ECLI:NL:CRVB:2012:BY0125
Centrale Raad van Beroep
- Hoger beroep
- T. Hoogenboom
- Rechtspraak.nl
Weigering van WAO-uitkering op basis van medische gegevens en wettelijke wachttijd
In deze zaak heeft de Centrale Raad van Beroep op 12 oktober 2012 uitspraak gedaan in hoger beroep over de weigering van een WAO-uitkering aan betrokkene. De Raad heeft vastgesteld dat het Uitvoeringsinstituut werknemersverzekeringen (Uwv) op basis van de medische gegevens en het dossier niet heeft kunnen vaststellen dat de arbeidsongeschiktheid van betrokkene is toegenomen binnen vijf jaar na de eerdere weigering van de WAO-uitkering. Betrokkene voldeed niet aan de wettelijke wachttijd van 52 weken, wat een vereiste is voor toekenning van de uitkering.
De procedure begon met een besluit van het Uwv op 15 augustus 1991, waarin de uitkering aan betrokkene werd geweigerd omdat zijn arbeidsongeschiktheid minder dan 15% bedroeg. Deze beslissing werd in rechte onaantastbaar verklaard door een eerdere uitspraak van de Raad op 18 december 1996. Betrokkene heeft in 2008 opnieuw een aanvraag ingediend voor een WAO-uitkering, maar het Uwv heeft in 2009 vastgesteld dat er geen toename van arbeidsongeschiktheid was.

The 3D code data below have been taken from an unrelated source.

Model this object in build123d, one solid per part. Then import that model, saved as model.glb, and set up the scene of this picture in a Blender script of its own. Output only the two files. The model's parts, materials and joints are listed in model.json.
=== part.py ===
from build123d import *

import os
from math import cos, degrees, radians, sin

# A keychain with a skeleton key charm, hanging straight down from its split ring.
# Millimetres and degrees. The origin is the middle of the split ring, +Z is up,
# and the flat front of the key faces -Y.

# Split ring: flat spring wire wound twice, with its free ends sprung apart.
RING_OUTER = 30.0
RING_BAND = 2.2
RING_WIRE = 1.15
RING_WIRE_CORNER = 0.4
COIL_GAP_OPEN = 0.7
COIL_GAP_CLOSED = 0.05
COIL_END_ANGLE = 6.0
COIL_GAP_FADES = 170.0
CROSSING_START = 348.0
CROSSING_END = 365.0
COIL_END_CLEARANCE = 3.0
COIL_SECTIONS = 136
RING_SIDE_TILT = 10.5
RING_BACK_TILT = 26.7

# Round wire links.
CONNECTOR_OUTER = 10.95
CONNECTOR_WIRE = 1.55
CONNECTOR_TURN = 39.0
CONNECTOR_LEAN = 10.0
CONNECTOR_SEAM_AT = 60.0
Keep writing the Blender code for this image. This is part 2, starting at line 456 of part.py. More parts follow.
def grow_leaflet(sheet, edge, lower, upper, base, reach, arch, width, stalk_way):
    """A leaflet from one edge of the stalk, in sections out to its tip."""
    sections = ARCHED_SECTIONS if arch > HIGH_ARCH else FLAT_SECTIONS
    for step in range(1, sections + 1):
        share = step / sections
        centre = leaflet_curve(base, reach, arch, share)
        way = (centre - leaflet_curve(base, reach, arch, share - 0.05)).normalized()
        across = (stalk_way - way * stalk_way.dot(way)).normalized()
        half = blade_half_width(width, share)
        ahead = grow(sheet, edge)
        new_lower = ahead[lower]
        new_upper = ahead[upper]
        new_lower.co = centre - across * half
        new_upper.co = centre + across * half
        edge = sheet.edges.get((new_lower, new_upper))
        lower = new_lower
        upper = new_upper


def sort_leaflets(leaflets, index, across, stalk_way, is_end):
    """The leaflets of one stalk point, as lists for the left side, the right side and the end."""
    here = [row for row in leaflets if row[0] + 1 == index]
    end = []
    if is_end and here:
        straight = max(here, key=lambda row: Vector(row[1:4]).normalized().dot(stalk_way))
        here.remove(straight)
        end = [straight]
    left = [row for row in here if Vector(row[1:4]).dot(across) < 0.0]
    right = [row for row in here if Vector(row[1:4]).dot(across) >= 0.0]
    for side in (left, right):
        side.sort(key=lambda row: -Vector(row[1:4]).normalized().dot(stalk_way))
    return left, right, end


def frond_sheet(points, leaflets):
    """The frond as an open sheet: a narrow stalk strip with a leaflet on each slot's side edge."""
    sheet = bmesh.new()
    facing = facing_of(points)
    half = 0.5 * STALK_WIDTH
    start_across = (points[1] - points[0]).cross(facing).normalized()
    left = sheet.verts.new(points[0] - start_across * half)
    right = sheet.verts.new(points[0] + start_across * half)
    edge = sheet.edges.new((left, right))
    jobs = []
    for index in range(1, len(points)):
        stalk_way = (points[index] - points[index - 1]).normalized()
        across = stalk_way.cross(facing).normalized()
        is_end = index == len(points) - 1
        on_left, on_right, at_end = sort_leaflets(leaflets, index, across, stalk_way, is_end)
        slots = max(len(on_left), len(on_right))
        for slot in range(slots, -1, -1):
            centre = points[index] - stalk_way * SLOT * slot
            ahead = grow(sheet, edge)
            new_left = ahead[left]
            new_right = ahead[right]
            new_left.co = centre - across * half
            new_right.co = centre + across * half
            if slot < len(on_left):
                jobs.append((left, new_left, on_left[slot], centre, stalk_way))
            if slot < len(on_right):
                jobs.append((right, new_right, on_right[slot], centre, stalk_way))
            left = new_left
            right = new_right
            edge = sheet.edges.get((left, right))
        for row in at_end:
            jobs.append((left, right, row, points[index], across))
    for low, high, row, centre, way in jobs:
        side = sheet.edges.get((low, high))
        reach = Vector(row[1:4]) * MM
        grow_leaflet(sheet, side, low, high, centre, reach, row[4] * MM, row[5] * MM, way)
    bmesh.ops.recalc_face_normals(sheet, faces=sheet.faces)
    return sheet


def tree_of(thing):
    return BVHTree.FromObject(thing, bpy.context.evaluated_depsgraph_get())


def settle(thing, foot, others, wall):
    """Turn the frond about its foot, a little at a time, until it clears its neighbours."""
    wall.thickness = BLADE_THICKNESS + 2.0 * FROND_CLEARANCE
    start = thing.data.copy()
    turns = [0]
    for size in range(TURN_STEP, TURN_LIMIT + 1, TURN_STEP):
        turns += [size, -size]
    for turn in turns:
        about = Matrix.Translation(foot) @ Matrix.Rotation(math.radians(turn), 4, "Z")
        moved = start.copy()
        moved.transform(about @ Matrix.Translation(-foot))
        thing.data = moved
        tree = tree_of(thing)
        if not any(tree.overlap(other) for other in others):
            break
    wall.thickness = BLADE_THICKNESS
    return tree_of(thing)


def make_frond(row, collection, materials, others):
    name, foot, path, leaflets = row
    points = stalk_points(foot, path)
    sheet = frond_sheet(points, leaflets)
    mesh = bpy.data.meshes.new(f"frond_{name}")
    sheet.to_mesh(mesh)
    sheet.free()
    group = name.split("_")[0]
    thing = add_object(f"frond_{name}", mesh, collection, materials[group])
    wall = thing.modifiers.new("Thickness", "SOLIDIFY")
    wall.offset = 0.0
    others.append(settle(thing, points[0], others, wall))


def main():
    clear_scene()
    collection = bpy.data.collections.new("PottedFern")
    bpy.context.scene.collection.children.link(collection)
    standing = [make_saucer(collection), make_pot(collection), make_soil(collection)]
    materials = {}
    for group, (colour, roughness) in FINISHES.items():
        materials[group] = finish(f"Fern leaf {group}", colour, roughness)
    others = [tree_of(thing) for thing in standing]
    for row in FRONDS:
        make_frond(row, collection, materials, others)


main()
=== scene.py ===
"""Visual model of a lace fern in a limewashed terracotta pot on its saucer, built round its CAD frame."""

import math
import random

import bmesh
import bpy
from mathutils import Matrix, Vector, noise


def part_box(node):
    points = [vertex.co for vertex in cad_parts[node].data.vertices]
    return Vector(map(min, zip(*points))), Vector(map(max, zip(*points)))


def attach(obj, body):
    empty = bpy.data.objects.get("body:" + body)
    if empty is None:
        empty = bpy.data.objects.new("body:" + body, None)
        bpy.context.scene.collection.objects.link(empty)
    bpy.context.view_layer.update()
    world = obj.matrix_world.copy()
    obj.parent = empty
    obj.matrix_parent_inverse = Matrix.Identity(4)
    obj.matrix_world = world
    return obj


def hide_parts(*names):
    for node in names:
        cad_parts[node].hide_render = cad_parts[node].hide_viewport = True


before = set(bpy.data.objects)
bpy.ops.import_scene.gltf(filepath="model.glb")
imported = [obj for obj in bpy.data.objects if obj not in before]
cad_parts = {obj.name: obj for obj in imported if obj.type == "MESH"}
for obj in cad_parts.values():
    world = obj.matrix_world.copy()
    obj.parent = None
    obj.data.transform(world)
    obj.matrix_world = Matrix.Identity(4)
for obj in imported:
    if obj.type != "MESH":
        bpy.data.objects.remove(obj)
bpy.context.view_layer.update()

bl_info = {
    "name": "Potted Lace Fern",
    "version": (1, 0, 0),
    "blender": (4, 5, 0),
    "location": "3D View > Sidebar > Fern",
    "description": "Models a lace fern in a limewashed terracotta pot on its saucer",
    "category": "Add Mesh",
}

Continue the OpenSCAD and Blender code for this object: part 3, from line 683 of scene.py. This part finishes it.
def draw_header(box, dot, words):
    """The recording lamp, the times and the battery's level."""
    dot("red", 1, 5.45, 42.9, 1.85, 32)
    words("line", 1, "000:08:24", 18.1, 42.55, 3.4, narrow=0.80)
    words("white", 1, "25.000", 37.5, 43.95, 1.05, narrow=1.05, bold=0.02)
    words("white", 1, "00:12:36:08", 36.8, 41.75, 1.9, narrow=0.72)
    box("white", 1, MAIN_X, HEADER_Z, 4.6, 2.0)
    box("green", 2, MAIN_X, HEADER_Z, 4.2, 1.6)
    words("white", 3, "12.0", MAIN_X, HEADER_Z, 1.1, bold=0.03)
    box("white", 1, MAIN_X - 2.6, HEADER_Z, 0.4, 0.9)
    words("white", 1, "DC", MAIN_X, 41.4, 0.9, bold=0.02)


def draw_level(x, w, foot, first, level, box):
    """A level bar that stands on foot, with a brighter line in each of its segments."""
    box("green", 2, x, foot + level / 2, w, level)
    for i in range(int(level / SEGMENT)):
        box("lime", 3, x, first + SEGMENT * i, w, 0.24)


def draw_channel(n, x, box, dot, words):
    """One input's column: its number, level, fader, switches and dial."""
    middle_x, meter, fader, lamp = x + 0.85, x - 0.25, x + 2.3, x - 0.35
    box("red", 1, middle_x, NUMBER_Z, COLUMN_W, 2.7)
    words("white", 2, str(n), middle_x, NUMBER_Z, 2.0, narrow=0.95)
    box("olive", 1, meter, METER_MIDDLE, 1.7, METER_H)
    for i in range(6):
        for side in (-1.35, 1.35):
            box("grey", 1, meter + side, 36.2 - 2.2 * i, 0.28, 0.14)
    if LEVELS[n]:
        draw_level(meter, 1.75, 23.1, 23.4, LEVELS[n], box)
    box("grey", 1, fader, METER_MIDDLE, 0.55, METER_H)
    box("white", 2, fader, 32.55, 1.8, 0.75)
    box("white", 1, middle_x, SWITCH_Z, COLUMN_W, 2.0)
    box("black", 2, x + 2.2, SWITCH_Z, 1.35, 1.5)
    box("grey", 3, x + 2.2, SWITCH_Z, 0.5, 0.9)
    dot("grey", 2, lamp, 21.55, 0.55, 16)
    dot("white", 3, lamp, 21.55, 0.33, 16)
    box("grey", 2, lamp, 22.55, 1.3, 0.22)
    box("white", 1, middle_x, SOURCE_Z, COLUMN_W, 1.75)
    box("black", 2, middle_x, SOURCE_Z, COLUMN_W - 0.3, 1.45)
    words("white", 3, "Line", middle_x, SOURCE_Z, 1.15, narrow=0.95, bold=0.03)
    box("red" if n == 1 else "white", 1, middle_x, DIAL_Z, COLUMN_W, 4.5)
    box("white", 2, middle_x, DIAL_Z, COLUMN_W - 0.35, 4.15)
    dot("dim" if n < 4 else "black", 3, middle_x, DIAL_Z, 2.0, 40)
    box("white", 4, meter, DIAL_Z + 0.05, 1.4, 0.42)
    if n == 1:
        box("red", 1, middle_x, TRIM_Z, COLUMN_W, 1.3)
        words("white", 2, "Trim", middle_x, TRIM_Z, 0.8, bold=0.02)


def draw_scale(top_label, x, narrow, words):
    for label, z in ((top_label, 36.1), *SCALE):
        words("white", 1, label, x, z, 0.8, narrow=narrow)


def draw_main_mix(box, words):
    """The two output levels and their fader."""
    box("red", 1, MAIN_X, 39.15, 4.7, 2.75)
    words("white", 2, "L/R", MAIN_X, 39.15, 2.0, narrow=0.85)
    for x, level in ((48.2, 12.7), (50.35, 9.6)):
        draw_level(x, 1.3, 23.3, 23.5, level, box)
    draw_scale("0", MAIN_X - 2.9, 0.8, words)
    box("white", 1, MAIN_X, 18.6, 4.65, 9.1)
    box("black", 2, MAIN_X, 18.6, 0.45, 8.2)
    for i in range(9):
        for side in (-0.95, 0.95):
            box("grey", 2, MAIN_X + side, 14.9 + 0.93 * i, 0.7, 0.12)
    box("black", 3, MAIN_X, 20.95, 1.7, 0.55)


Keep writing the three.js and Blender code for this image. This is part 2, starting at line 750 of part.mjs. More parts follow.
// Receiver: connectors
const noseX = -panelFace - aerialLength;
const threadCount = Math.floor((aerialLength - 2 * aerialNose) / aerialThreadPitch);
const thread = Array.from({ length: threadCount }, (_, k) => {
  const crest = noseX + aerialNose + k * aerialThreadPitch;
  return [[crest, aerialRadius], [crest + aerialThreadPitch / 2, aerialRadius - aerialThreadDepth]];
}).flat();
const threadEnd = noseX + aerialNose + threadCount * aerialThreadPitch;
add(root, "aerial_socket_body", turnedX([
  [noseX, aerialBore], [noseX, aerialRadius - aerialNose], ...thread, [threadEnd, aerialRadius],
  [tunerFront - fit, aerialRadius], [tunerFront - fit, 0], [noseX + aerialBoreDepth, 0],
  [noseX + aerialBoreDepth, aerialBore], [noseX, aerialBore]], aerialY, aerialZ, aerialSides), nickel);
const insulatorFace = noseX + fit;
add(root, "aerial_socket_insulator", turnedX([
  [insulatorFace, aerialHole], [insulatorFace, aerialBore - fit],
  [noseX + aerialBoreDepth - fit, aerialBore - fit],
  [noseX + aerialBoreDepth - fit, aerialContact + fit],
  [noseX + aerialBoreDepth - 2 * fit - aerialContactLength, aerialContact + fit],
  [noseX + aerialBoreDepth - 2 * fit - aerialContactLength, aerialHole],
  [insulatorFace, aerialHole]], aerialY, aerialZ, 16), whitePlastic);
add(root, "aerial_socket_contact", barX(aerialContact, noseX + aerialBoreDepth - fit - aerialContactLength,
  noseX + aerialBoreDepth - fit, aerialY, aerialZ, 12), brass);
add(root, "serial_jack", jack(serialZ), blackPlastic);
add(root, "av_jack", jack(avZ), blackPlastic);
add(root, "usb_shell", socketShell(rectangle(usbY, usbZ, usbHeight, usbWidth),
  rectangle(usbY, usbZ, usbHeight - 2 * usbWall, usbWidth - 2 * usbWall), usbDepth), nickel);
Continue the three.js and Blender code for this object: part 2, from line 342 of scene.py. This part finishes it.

De rechtbank Amsterdam heeft in een eerdere uitspraak op 11 mei 2011 het beroep van betrokkene tegen het besluit van het Uwv gegrond verklaard, maar de Centrale Raad van Beroep heeft deze uitspraak vernietigd. De Raad oordeelde dat betrokkene niet voldeed aan de vereisten van artikel 43a van de WAO, omdat er geen medische beperkingen waren vastgesteld die voortkwamen uit dezelfde ziekteoorzaak als eerder. De Raad heeft het hoger beroep van het Uwv gegrond verklaard en het beroep van betrokkene ongegrond verklaard, zonder aanleiding voor proceskostenveroordeling.
De uitspraak is gedaan door T. Hoogenboom, met J.R. Baas als griffier, en is openbaar uitgesproken op 12 oktober 2012.